Gilbert almost appeared to gush when he spoke of the Rangers' chances of winning a Stanley Cup this season. The No. 7 hangs in the rafters of Madison Square Garden for Gilbert, but he was never fortunate enough to win a championship during his career, all of which was spent with New York. But Gilbert has been a regular presence around the Rangers this season, attending practices and occasionally traveling with the team. Having spent that much time around the current club, Gilbert is convinced it's a group of players that has the stuff of champions.
"They know the tradition of the Rangers," Gilbert said. "I'm sure every one of these great players has experienced the feeling that Adam and Mark receive. The adulation and the support of all the fans and how important it was to get them to that parade. So they know exactly what they're up for and there's a lot of effort that's going to go into it, and I think they're prepared to do the sacrificing."
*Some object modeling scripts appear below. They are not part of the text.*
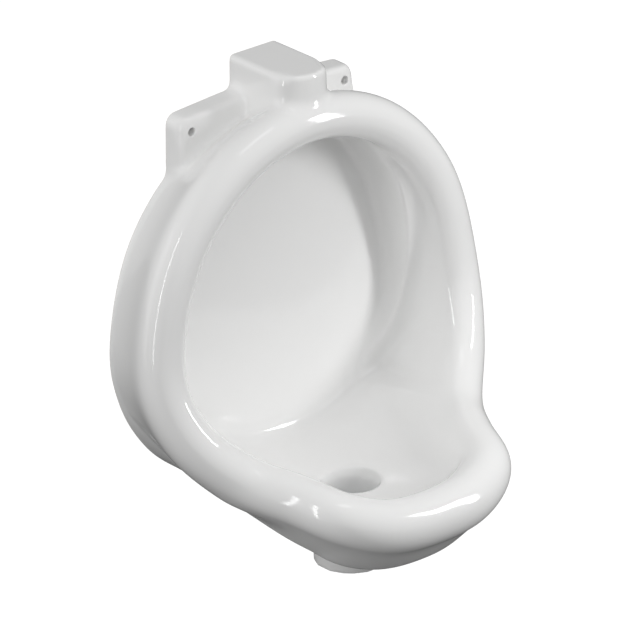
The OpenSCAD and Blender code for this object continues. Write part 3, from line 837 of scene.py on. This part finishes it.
# Lamps by their direction from the bowl: degrees to the right of straight out from the
# wall, and degrees up
lampSetup = {
    "key": {"side": 40, "up": 17, "away": 1.1, "size": (0.11, 0.55), "power": 5.4},
    "strip": {"side": -82, "up": 15, "away": 1.8, "size": (0.12, 1.5), "power": 4.5},
    "rear": {"side": -128, "up": 8, "away": 1.8, "size": (0.8, 1.4), "power": 2.4},
    "over": {"side": 0, "up": 72, "away": 1.7, "size": (0.62, 0.3), "power": 1.1},
}
lampTarget = (0.0, -0.1, -0.17)


def addLamps():
    for name, lamp in lampSetup.items():
        data = bpy.data.lights.new(name, "AREA")
        data.shape = "RECTANGLE"
        data.size, data.size_y = lamp["size"]
        data.energy = lamp["power"]
        side, up = math.radians(lamp["side"]), math.radians(lamp["up"])
        reach = Vector((math.cos(up) * math.sin(side), -math.cos(up) * math.cos(side),
                        math.sin(up)))
        ob = addObject(name + "Lamp", data)
        ob.location = Vector(lampTarget) + reach * lamp["away"]
        aim(ob, lampTarget)


# Light from all round by direction, and the floor, which the camera sees nearly white
surroundings = {"above": 0.60, "below": 0.24, "leftShare": 0.50, "frontShare": 0.16,
                "floorHeight": -0.62, "floorSize": 6.0, "floorColour": 0.13,
                "floorRoughness": 0.9, "floorGlow": 1.3, "shadowShare": 0.2,
                "fadeFrom": -0.6, "fadeTo": 0.6}


def addFloor():
    g = surroundings
    h = g["floorSize"] / 2
    floor = meshFromPoints("floor", [(-h, -h, g["floorHeight"]), (h, -h, g["floorHeight"]),
                                     (h, h, g["floorHeight"]), (-h, h, g["floorHeight"])],
                           [(0, 1, 2, 3)])
    material, nodes, links, shader = newMaterial("paleFloor")
    tone = g["floorColour"]
    shader.inputs["Base Color"].default_value = (tone, tone, tone, 1)
    shader.inputs["Roughness"].default_value = g["floorRoughness"]
    glow = nodes.new("ShaderNodeEmission")
    glow.inputs["Strength"].default_value = g["floorGlow"]
    rays = nodes.new("ShaderNodeLightPath")
    either = nodes.new("ShaderNodeMath")
    either.operation = "MULTIPLY"
    either.inputs[1].default_value = 1 - g["shadowShare"]
    mix = nodes.new("ShaderNodeMixShader")
    output = next(n for n in nodes if n.bl_idname == "ShaderNodeOutputMaterial")
    links.new(rays.outputs["Is Camera Ray"], either.inputs[0])
    links.new(either.outputs[0], mix.inputs["Fac"])
    links.new(shader.outputs["BSDF"], mix.inputs[1])
    links.new(glow.outputs["Emission"], mix.inputs[2])
    links.new(mix.outputs["Shader"], output.inputs["Surface"])
    floor.data.materials.append(material)


def addWorld():
    world = bpy.data.worlds.new("studio")
    bpy.context.scene.world = world
    world.use_nodes = True
    nodes, links = world.node_tree.nodes, world.node_tree.links
    nodes.clear()
    output = nodes.new("ShaderNodeOutputWorld")
    seen, lit = nodes.new("ShaderNodeBackground"), nodes.new("ShaderNodeBackground")
    seen.inputs["Strength"].default_value = 1.0
    for node in (seen, lit):
        node.inputs["Color"].default_value = (1, 1, 1, 1)
    place = nodes.new("ShaderNodeTexCoord")
    split = nodes.new("ShaderNodeSeparateXYZ")
    links.new(place.outputs["Generated"], split.inputs["Vector"])
    level = nodes.new("ShaderNodeMapRange")  # lighter above, darker below
    level.interpolation_type = "SMOOTHSTEP"
    level.inputs["From Min"].default_value = surroundings["fadeFrom"]
    level.inputs["From Max"].default_value = surroundings["fadeTo"]
    level.inputs["To Min"].default_value = surroundings["below"]
    level.inputs["To Max"].default_value = surroundings["above"]
    links.new(split.outputs["Z"], level.inputs["Value"])
    sideways = nodes.new("ShaderNodeVectorMath")  # and lighter on the left and in front
    sideways.operation = "DOT_PRODUCT"
    sideways.inputs[1].default_value = (-surroundings["leftShare"],
                                        -surroundings["frontShare"], 0)
    links.new(place.outputs["Generated"], sideways.inputs[0])
    more = nodes.new("ShaderNodeMath")
    more.inputs[1].default_value = 1.0
    links.new(sideways.outputs["Value"], more.inputs[0])
    both = nodes.new("ShaderNodeMath")
    both.operation = "MULTIPLY"
    links.new(level.outputs["Result"], both.inputs[0])
    links.new(more.outputs[0], both.inputs[1])
    links.new(both.outputs[0], lit.inputs["Strength"])
    rays = nodes.new("ShaderNodeLightPath")
    mix = nodes.new("ShaderNodeMixShader")
    links.new(rays.outputs["Is Camera Ray"], mix.inputs["Fac"])
    links.new(lit.outputs["Background"], mix.inputs[1])
    links.new(seen.outputs["Background"], mix.inputs[2])
    links.new(mix.outputs["Shader"], output.inputs["Surface"])


addCamera()
addLamps()
addFloor()
addWorld()
bpy.context.scene.view_settings.view_transform = "Standard"
print("camera, lamps and floor placed")
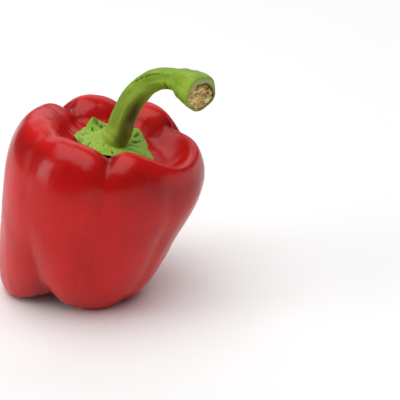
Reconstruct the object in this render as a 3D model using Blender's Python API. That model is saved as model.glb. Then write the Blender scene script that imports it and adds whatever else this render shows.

Standing with Graves and Gilbert inside a car on the Rangers' new blue subway train, it seemed like the captain, too, was on board.
"The team's had a tremendous year," Messier said. "With the parity of the League now to have the kind of year they've had -- 23, 24 losses, whatever it is -- is incredible. And the unfortunate part of it is that the season has really just started because the playoffs are what we play for.
"We've all got our fingers crossed that they can keep it going."